Piovono polpette
Avete mai notato quanto certi piatti, certe ricette riescano a scatenare i ricordi come forse solo alcuni profumi?
A volte si tratta di ricette che riprendono esattamente qualcosa che poteva preparare un genitore o una nonna, altre scatenano semplicemente una catena di ricordi.
Oggi, ad esempio, ho preparato delle polpette di lenticchie: quando le ho sfornate e ho assaggiato la crosticina croccante, il pensiero è tornato alle polpette che preparavano i miei.
Ora, detta così sembra banale, ma le polpette soprattutto per chi ha origini meridionali, hanno un significato fondamentale e una tradizione radicata.
Le polpette (ovviamente di carne, che ai tempi il vegetarianesimo non era neanche un’opzione) erano un momento speciale.
Tantissima carne trita, formaggio, pangrattato.
Mio padre dava loro una forma tipica allungata che non ho più visto granché in giro. Purtroppo ci mettevano anche un po’ di prezzemolo, che lì dentro non amavo, e a volte dell’aglio, ma pazienza.
E si friggevano.
Si friggevano in quantità.
In enormi quantità.
Piatti pieni di carta assorbente e coperti di polpette impilate (che poi ho sempre ritenuto poco furbo impilarle così, non è che la carta potesse assorbire per osmosi, eh?).
E mentre si impilavano era tradizione rubarle con stile.
Tipo che veniva sete, si andava in cucina a bere e, a quel punto, volevi non rubare una polpetta? Ovviamente intera, tutta in bocca e se ti ustionavi non lo davi a vedere.
Poi, se avanzavano (e per quanto buone potessero essere, la quantità prodotta implicava che per forza avanzassero), allora finivano nel sugo. E io adoravo le polpette al sugo. Pensate il dramma di dover scegliere se sfondarsi fino a morirne appena fatte o farle avanzare per averle al sugo. Sono traumi.
E poi c’era la seconda versione, se vogliamo ancora più pericolosa. Le polpettine.
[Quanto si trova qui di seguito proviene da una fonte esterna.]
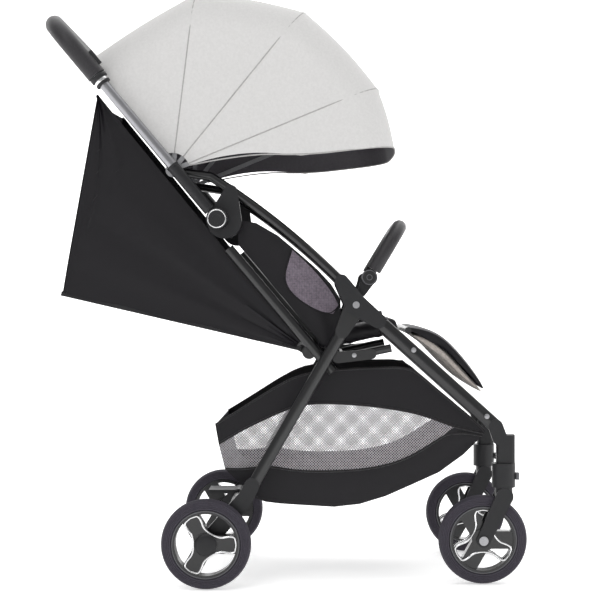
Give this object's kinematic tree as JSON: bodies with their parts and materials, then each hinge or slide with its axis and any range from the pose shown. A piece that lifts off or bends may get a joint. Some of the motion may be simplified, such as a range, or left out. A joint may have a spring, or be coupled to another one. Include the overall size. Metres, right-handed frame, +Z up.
{
  "type": "compact travel stroller",
  "caption": "Folding child stroller with small wheels, swivelling front casters, reclining seat, hooped sun canopy, bumper bar and under-seat basket.",
  "frame": {"origin": "on the floor under the middle of the stroller's overall box", "axes": "+X forwards, +Y to the rider's left, +Z up"},
  "size_m": [0.8484, 0.477, 1.0473],
  "materials": {
    "tube_black": "satin black powder coat",
    "tube_gunmetal": "anodised gunmetal",
    "plastic_black": "fine moulded grain",
    "plastic_grey": "moulded",
    "steel": "zinc plated",
    "grip_foam": "closed-cell foam",
    "fabric_black": "woven polyester",
    "fabric_grey": "woven polyester, light grey melange",
    "webbing": "woven webbing",
    "tyre": "moulded foam rubber",
    "rim_black": "moulded nylon"
  },
  "bodies": {
    "frame": {"front_leg_left": "tube_black", "front_leg_right": "tube_black", "swivel_housing_left": "plastic_black", "swivel_housing_right": "plastic_black", "front_cross_tube": "tube_black", "joint_castings": "plastic_black", "joint_covers": "plastic_black", "upper_rail_left": "tube_black", "upper_rail_right": "tube_black", "lower_tubes": "tube_black", "hub_plates": "plastic_black", "seat_frame": "tube_black", "seat_pad": "fabric_black", "seat_wings": "fabric_black", "seat_gussets": "fabric_black", "hood_panel": "fabric_black", "basket": "fabric_black", "canopy_rear_bow": "steel", "canopy_panel_rear": "fabric_grey", "harness_straps": "webbing", "buckle": "plastic_black", "frame_screws": "steel", "bumper_sockets": "plastic_black"},
    "handle": {"handle_tube": "tube_gunmetal", "handle_sleeves": "plastic_black", "hub_discs": "plastic_black", "handle_grip": "grip_foam"},
    "fold_button": {"fold_button": "plastic_black"},
    "buckle_button": {"buckle_button": "plastic_grey"},
    "rear_frame": {"rear_leg_left": "tube_black", "rear_leg_right": "tube_black", "rear_feet": "plastic_black", "rear_axle": "steel", "rear_cross_tube": "tube_black"},
    "brake_pedal": {"brake_pedal": "plastic_black"},
    "backrest": {"backrest_board": "plastic_black", "backrest_pad": "fabric_black"},
    "calf_rest": {"calf_board": "plastic_black", "calf_pad": "fabric_grey"},
    "bumper": {"bumper_bar": "tube_black", "bumper_pad": "grip_foam"},
    "canopy_1": {"canopy_bow_1": "steel", "canopy_panel_middle": "fabric_grey"},
    "canopy_2": {"canopy_bow_2": "steel"},
    "canopy_3": {"canopy_bow_3": "steel", "canopy_panel_front": "fabric_grey"},
    "caster_left": {"front_fork_left": "plastic_black", "front_axle_left": "steel"},
    "front_wheel_left": {"front_left_tyre": "tyre", "front_left_rim": "rim_black"},
    "rear_wheel_left": {"rear_left_tyre": "tyre", "rear_left_rim": "rim_black"},
    "swivel_lock_left": {"swivel_lock_left": "plastic_grey"},
    "caster_right": {"front_fork_right": "plastic_black", "front_axle_right": "steel"},
    "front_wheel_right": {"front_right_tyre": "tyre", "front_right_rim": "rim_black"},
    "rear_wheel_right": {"rear_right_tyre": "tyre", "rear_right_rim": "rim_black"},
    "swivel_lock_right": {"swivel_lock_right": "plastic_grey"}
  },
  "joints": [
    {"name": "frame_fold", "type": "hinge", "parent": "frame", "child": "rear_frame", "pos_m": [0.123, 0, 0.49], "axis": [0, -1, 0], "range_deg": [0, 48]},
    {"name": "handle_fold", "type": "hinge", "parent": "frame", "child": "handle", "pos_m": [-0.118, 0, 0.639], "axis": [0, 1, 0], "range_deg": [0, 144]},
    {"name": "backrest_recline", "type": "hinge", "parent": "frame", "child": "backrest", "pos_m": [0.041, 0, 0.407], "axis": [0, 1, 0], "range_deg": [0, 37], "deforming": ["seat_gussets", "hood_panel"]},
    {"name": "canopy_fold", "type": "hinge", "parent": "frame", "child": "canopy_1", "pos_m": [-0.197, 0, 0.725], "axis": [0, -1, 0], "range_deg": [0, 41], "deforming": ["canopy_panel_rear"]},
    {"name": "canopy_fold_2", "type": "hinge", "parent": "canopy_1", "child": "canopy_2", "pos_m": [-0.197, 0, 0.725], "axis": [0, -1, 0], "range_deg": [0, 27.4], "deforming": ["canopy_panel_middle"]},
    {"name": "canopy_fold_3", "type": "hinge", "parent": "canopy_2", "child": "canopy_3", "pos_m": [-0.197, 0, 0.725], "axis": [0, -1, 0], "range_deg": [0, 23.7], "deforming": ["canopy_panel_front"]},
    {"name": "bumper_tilt", "type": "hinge", "parent": "frame", "child": "bumper", "pos_m": [0.1465, 0, 0.538], "axis": [0, 1, 0], "range_deg": [0, 60]},
    {"name": "calf_rest_tilt", "type": "hinge", "parent": "frame", "child": "calf_rest", "pos_m": [0.215, 0, 0.445], "axis": [0, -1, 0], "range_deg": [0, 37]},
    {"name": "brake_press", "type": "hinge", "parent": "rear_frame", "child": "brake_pedal", "pos_m": [-0.1, 0, 0.12], "axis": [0, -1, 0], "range_deg": [0, 18]},
    {"name": "caster_swivel_left", "type": "hinge", "parent": "frame", "child": "caster_left", "pos_m": [0.383, 0.17, 0.16], "axis": [0, 0, 1], "continuous": true},
    {"name": "front_wheel_spin_left", "type": "hinge", "parent": "caster_left", "child": "front_wheel_left", "pos_m": [0.346, 0.17, 0.078], "axis": [0, 1, 0], "continuous": true},
    {"name": "rear_wheel_spin_left", "type": "hinge", "parent": "rear_frame", "child": "rear_wheel_left", "pos_m": [-0.136, 0.2215, 0.078], "axis": [0, 1, 0], "continuous": true},
    {"name": "swivel_lock_slide_left", "type": "slide", "parent": "frame", "child": "swivel_lock_left", "axis": [0, 0, 1], "range_m": [0, 0.006]},
    {"name": "caster_swivel_right", "type": "hinge", "parent": "frame", "child": "caster_right", "pos_m": [0.383, -0.17, 0.16], "axis": [0, 0, 1], "continuous": true},
    {"name": "front_wheel_spin_right", "type": "hinge", "parent": "caster_right", "child": "front_wheel_right", "pos_m": [0.346, -0.17, 0.078], "axis": [0, 1, 0], "continuous": true},
    {"name": "rear_wheel_spin_right", "type": "hinge", "parent": "rear_frame", "child": "rear_wheel_right", "pos_m": [-0.136, -0.2215, 0.078], "axis": [0, 1, 0], "continuous": true},
    {"name": "swivel_lock_slide_right", "type": "slide", "parent": "frame", "child": "swivel_lock_right", "axis": [0, 0, 1], "range_m": [0, 0.006]},
    {"name": "fold_button_press", "type": "slide", "parent": "handle", "child": "fold_button", "axis": [-0.766, 0, -0.6428], "range_m": [0, 0.0035], "stiffness_N_per_m": 400},
    {"name": "buckle_button_press", "type": "slide", "parent": "frame", "child": "buckle_button", "axis": [0.2297, 0, -0.9733], "range_m": [0, 0.003], "stiffness_N_per_m": 400}
  ],
  "couplings": [
    {"joint": "handle_fold", "follows": "frame_fold", "ratio": 3},
    {"joint": "canopy_fold_2", "follows": "canopy_fold", "ratio": 0.668},
    {"joint": "canopy_fold_3", "follows": "canopy_fold", "ratio": 0.576}
  ]
}
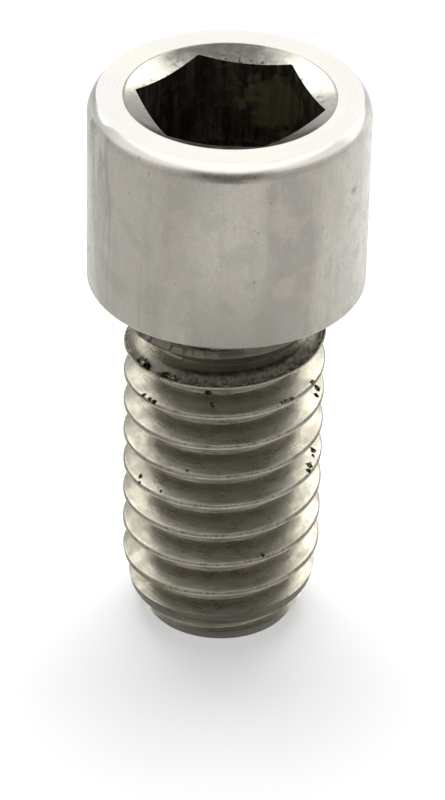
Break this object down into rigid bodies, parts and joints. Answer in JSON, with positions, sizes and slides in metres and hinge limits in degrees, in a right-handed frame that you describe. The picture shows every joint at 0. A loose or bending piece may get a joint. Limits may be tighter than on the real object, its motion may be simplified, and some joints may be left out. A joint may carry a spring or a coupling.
{
  "type": "hex socket cap screw",
  "caption": "Cap screw with a plain round head, a countersunk hex socket and a coarse right-hand thread up to the head, standing on its chamfered end face.",
  "frame": {"origin": "middle of the flat end face, which the screw stands on", "axes": "+Z along the screw's axis, from the end face up to the head; X and Y across it, with -Y towards the viewer of the picture"},
  "size_m": [0.0108, 0.0108, 0.0235],
  "materials": {
    "polished_steel": "polished stainless steel, satin on the side of the head"
  },
  "bodies": {
    "root": {"cap_screw": "polished_steel"}
  },
  "joints": []
}
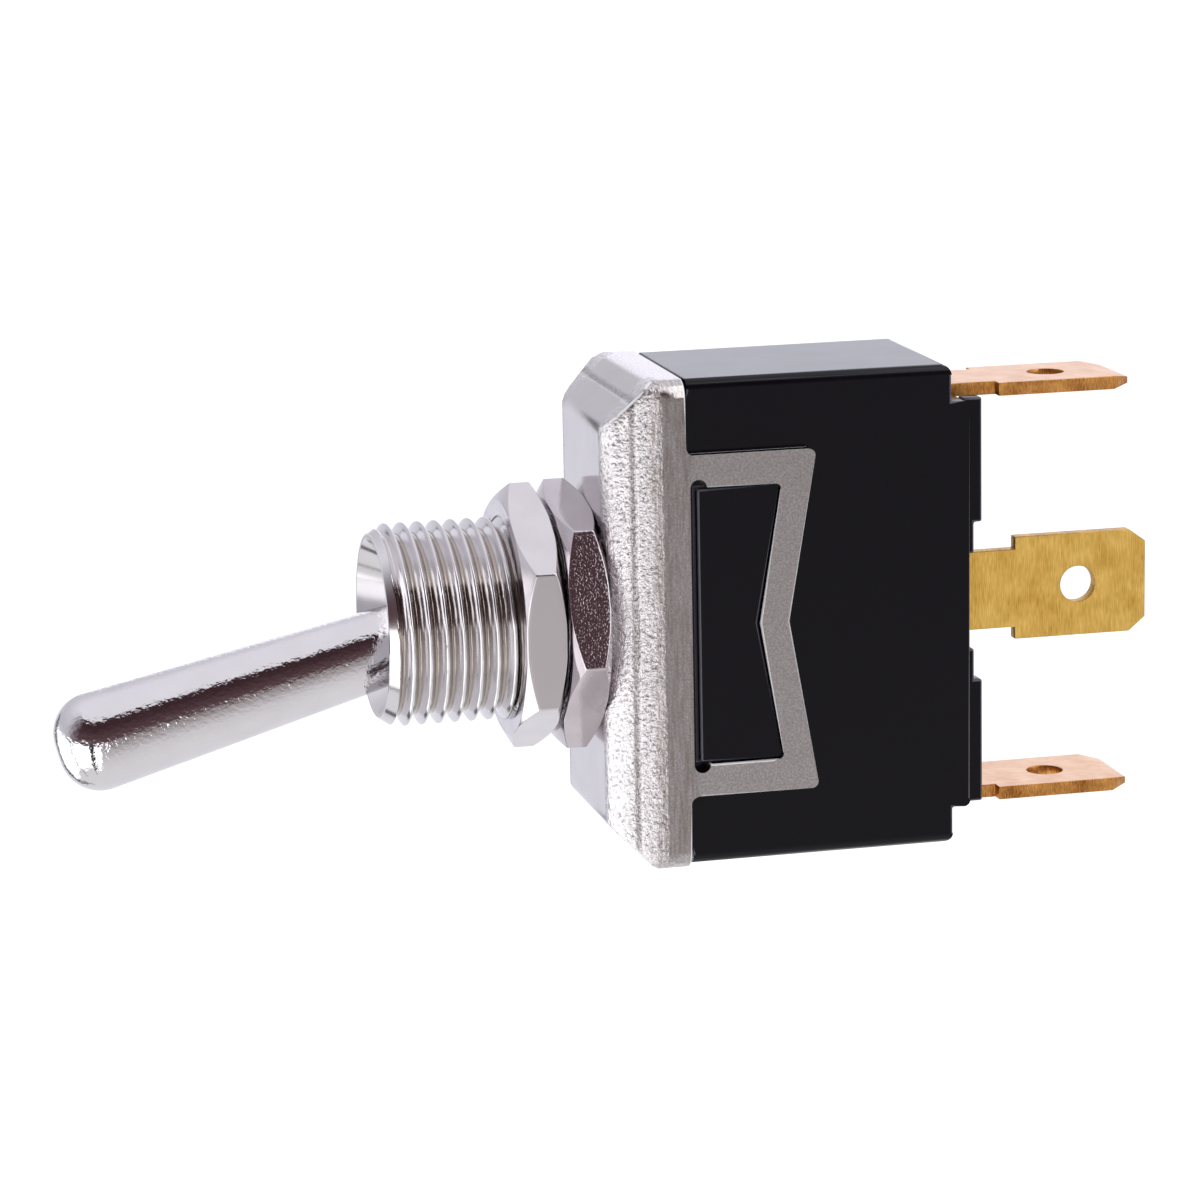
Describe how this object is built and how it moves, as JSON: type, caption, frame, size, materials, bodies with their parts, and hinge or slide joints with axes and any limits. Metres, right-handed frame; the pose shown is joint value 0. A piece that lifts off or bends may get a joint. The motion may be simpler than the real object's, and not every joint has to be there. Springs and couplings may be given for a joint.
{
  "type": "panel toggle switch",
  "caption": "Panel toggle switch: bat lever in a threaded bushing with hexagon nuts, sheet-metal mounting frame, moulded case and blade terminals.",
  "frame": {"origin": "on the bushing's axis, in the front face of the front nut, where the back of a panel or the nut's face meets", "axes": "+Y rearward along the bushing to the terminals, +Z along the length of the case, +X across it"},
  "size_m": [0.0158, 0.0667, 0.0292],
  "materials": {
    "plated": "bright nickel plate",
    "frame": "satin nickel plate",
    "pin": "ground steel",
    "phenolic": "moulded phenolic, satin",
    "sheet": "laminated paper",
    "bronze": "rolled strip with sheared edges",
    "brass": "rolled strip with fine grain",
    "silver": "satin silver",
    "nylon": "moulded nylon",
    "spring": "drawn wire"
  },
  "bodies": {
    "base": {"case": "phenolic", "mounting_frame": "frame", "bushing": "plated", "front_nut": "plated", "rear_nut": "plated", "insulator": "sheet", "upper_terminal": "bronze", "lower_terminal": "bronze", "centre_terminal": "brass", "fulcrum_saddle": "brass", "saddle_rivet": "brass", "upper_fixed_contact": "silver", "lower_fixed_contact": "silver"},
    "lever": {"toggle_lever": "plated", "pivot_pin": "pin", "plunger_spring": "spring"},
    "plunger": {"plunger": "nylon"},
    "rocker": {"rocker": "brass", "upper_moving_contact": "silver", "lower_moving_contact": "silver"}
  },
  "joints": [
    {"name": "lever_swing", "type": "hinge", "parent": "base", "child": "lever", "pos_m": [0, -0.00215, 0], "axis": [-1, 0, 0], "range_deg": [0, 29]},
    {"name": "rocker_tilt", "type": "hinge", "parent": "base", "child": "rocker", "pos_m": [0, 0.0199, 0], "axis": [1, 0, 0], "range_deg": [0, 16]},
    {"name": "plunger_slide", "type": "slide", "parent": "lever", "child": "plunger", "axis": [0, -0.9681, -0.2504], "range_m": [0, 0.0006], "stiffness_N_per_m": 200, "springref_m": -0.002, "deforming": ["plunger_spring"]}
  ],
  "couplings": [
    {"joint": "rocker_tilt", "follows": "lever_swing", "ratio": 0.55172}
  ]
}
Qui si apre un mondo che solo chi ha sangue del sud può capire.
Le polpettine (dimensione: un’unghia, non di più) si fanno, rigorosamente (di nuovo) fritte, per un solo scopo: finire nella pasta al forno.
E sto scrivendo pasta perché io ho scoperto che esistevano le lasagne quando ormai andavo alle elementari: prima, per me, la pasta al forno era solo una, quella che si preparava per ore in occasione di certe feste.
La ricetta prevedeva: pasta lunga (tipicamente gli ziti), polpettine come non ci fosse un domani, mozzarella, uovo sodo, prosciutto cotto, parmigiano, il tutto ricoperto di badilate di salsa di pomodoro (una cosa molto simile l’ho trovata solo anni fa in Grecia, dove lo chiamano Pastitsio, e che ho cercato per due settimane quando sono stato a Creta, riuscendo a mangiarlo alla fine solo in un ristorantino familiare in una via sperduta di Rethymno)
Ovviamente non era previsto si facessero meno di due teglie, possibilmente tre o quattro che non si poteva rischiare che qualcuno non potesse chiedere la quarta porzione, no?
E quindi le polpettine. Si producevano a secchiate. A quintalate. E si impilavano, perché poi dovevano finire nella pasta, quindi andavano preparate prima. E lì, i passaggi in cucina, si facevano per prenderne a mangiate e ficcarle in bocca. Facendo finta di niente. Con le guance gonfie. Perché la soddisfazione delle polpettine calde appena fritte che ti si scioglievano in bocca era impagabile. E ovviamente senza farti beccare, perché poi se le polpettine non fossero bastate si sarebbe scatenato l’inferno.
Ovviamente non c’è mai stata una volta che non bastassero.
Avanzavano.
E finivano nel sugo.
Oggi erano lenticchie. Erano in forno e non fritte. Erano 23 e non centinaia. Eppure la mente è andata lì. E. di nascosto da me stesso, una polpetta calda mi è finita in bocca. Ma non ditelo a nessuno, eh?